Perempuan Disabilitas di Bandung Jadi Korban Pemerkosaan Sejak 2022, Kini Hamil 6 Bulan
Pemerintah memastikan pendampingan akan maksimal terhadap warga Kota Bandung tersebut.
Seorang perempuan penyandang disabilitas berinisial N (23) menjadi korban pemerkosaan. Pemerintah memastikan pendampingan akan maksimal terhadap warga Kota Bandung tersebut.
Pemerintah Daerah Provinsi Jawa Barat melalui Dinas Pemberdayaan Perempuan Perlindungan Anak dan Keluarga Berencana (DP3AKB) melakukan pendampingan dengan UPTD Perlindungan Perempuan dan Anak (PPA) Jabar berkolaborasi UPTD PPA Kota Bandung.
Korban yang merupakan perempuan disabilitas tunarungu dan tunawicara. Selain itu, korban memiliki masalah pada ingatan.
Korban Hamil
N diketahui hamil pada Minggu (29/12), setelah atasannya di tempat bekerja mencurigai gelagat korban. Akhirnya, berdasarkan pemeriksaan ultrasonografi (USG), N dinyatakan hamil 26 minggu.
Kakak korban kemudian melaporkan kasus tersebut ke Polda Jabar, pada Senin (30/12).
Kronologi Pemerkosaan
Berdasarkan pengakuan korban secara tertulis, pelaku berjumlah sembilan orang. Korban mendapat pelecehan seksual di beberapa lokasi, di antaranya indekos atau hotel di kawasan Lembang atau hotel di Kota Cimahi.
Korban tidak berontak karena memiliki penyakit lain yang memungkinkan korban seketika lupa, seperti tidak terjadi apapun terhadap dirinya.
Pada 2 Januari 2025, dilakukan asesmen awal dan identifikasi kasus, dan tanggal 3 Januari 2025, UPTD PPA Jabar menerima surat rujukan permohonan pendampingan dan penilaian awal sisi mental korban dari Unit PPA Polda Jabar.
Rencana tindak lanjut penanganan, yakni penilaian awal sisi mental korban oleh psikolog.
Korban Diperkosa Sejak 2022
Sementara itu, Anggota DPR RI, Atalia Praratya mengaku pertama kali mendapat informasi ini dari media. Setelah itu, ia memutuskan untuk mengawal dan mendampingi korban.
"Ini sudah terjadi semenjak 2022. Sehingga selama 2 tahun lebih ini kita ke mana, apakah dari sisi keluarga atau lingkungan. Oleh karenanya penting sekali untuk mengawal kasus ini. Saya sudah menyampaikan ini pun kepada komisi VIII karena untuk menjadi pembelajaran, kaitannya regulasi bisa dihadirkan," kata dia.

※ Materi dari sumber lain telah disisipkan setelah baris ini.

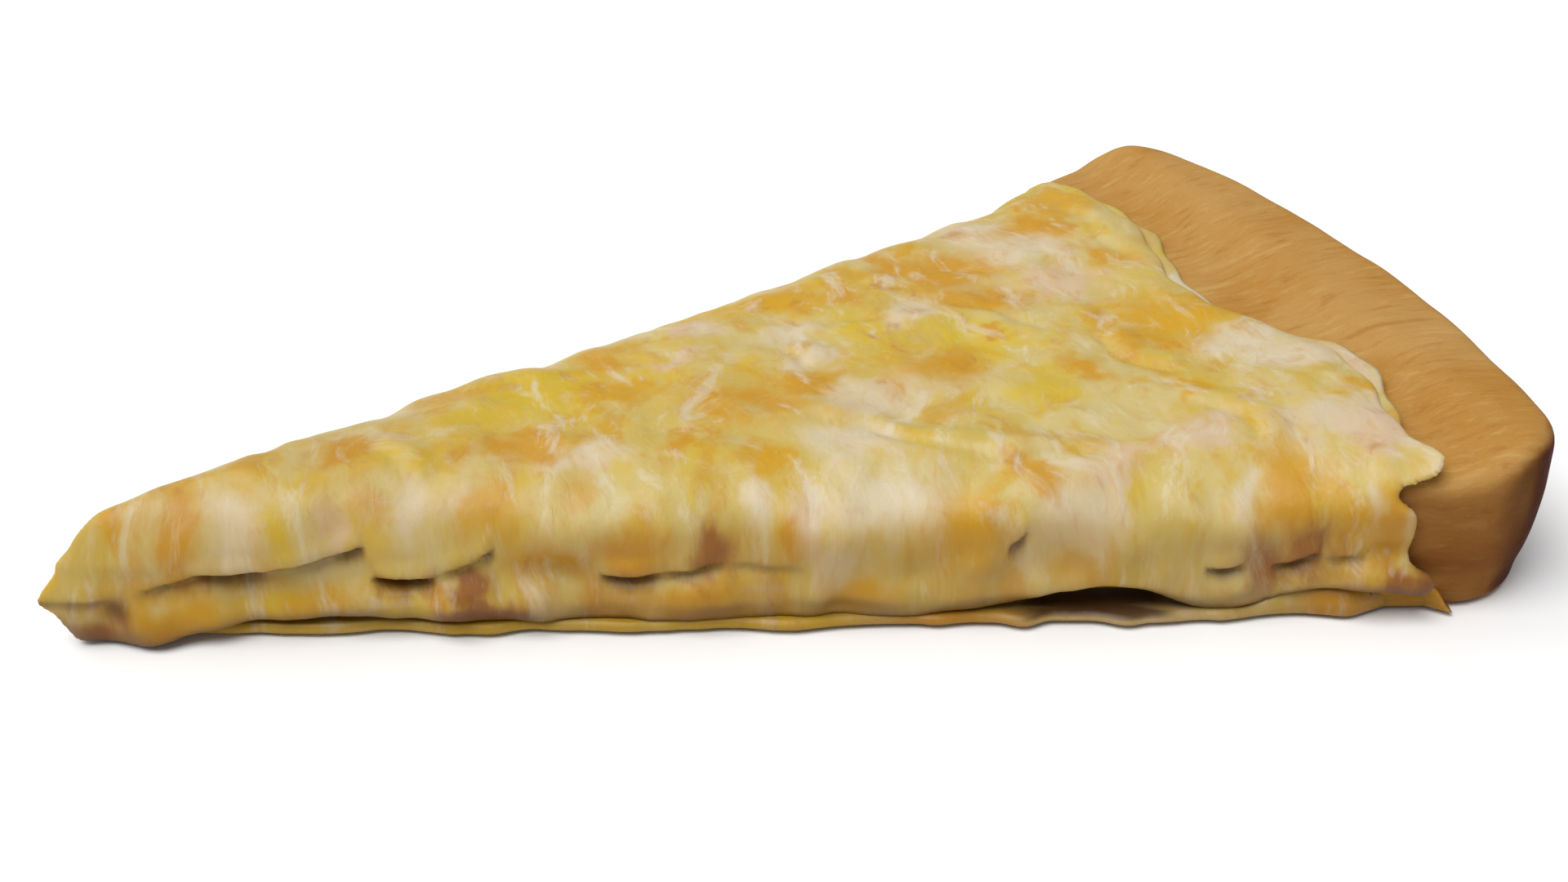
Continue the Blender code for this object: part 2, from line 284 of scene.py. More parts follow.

"Tidak boleh terjadi hal seperti ini, kita harus bersama-sama. Alhamdulillah bantuan hukum akan melakukan pendampingan terkait dengan kasusnya," ujar Ata.
Kondisi Korban
Sampai saat ini, korban masih dalam trauma. Oleh karena itu, ia meminta korban tidak diganggu. Semua proses hukum hingga kebutuhan akan didampingi.
"Masih syok, ketauannya baru kemudian dia masih gamang, yang terlihat sangat terpuruk adalah ibunya, dia bekerja jual cireng di sekolah SD untuk menghidupi 4 anaknya. Sang korban udah lebih tegar, tapi saya tahu dia bingung karena untuk merecall kembali agak susah. Trauma terlalu berat," kata Atalia
Deputi Perlindungan Khusus Anak dari Kementerian Pemberdayaan Perempuan dan Perlindungan Anak (KPPPA) Nahar pun memastiakn pendampingan dilakukan sampai korban melahirkan dan proses hukum di pengadilan.
Menurutnya, dikarenakan ini adalah kasus tindak pidana kekerasan seksual (TPKS) maka hak korban harus dipenuhi lewat proses hukum. Di antaranya, hak pendampingan hingga hak ganti rugi.
“Dari kami mengecek apakah proses sudah berjalan atau belum, ini upaya dari kami semua, lalu ketika itu sudah dilakukan kami harus pastikan juga ini haknya harus dipenuhi dari sisi perawatan medis,” ucap dia.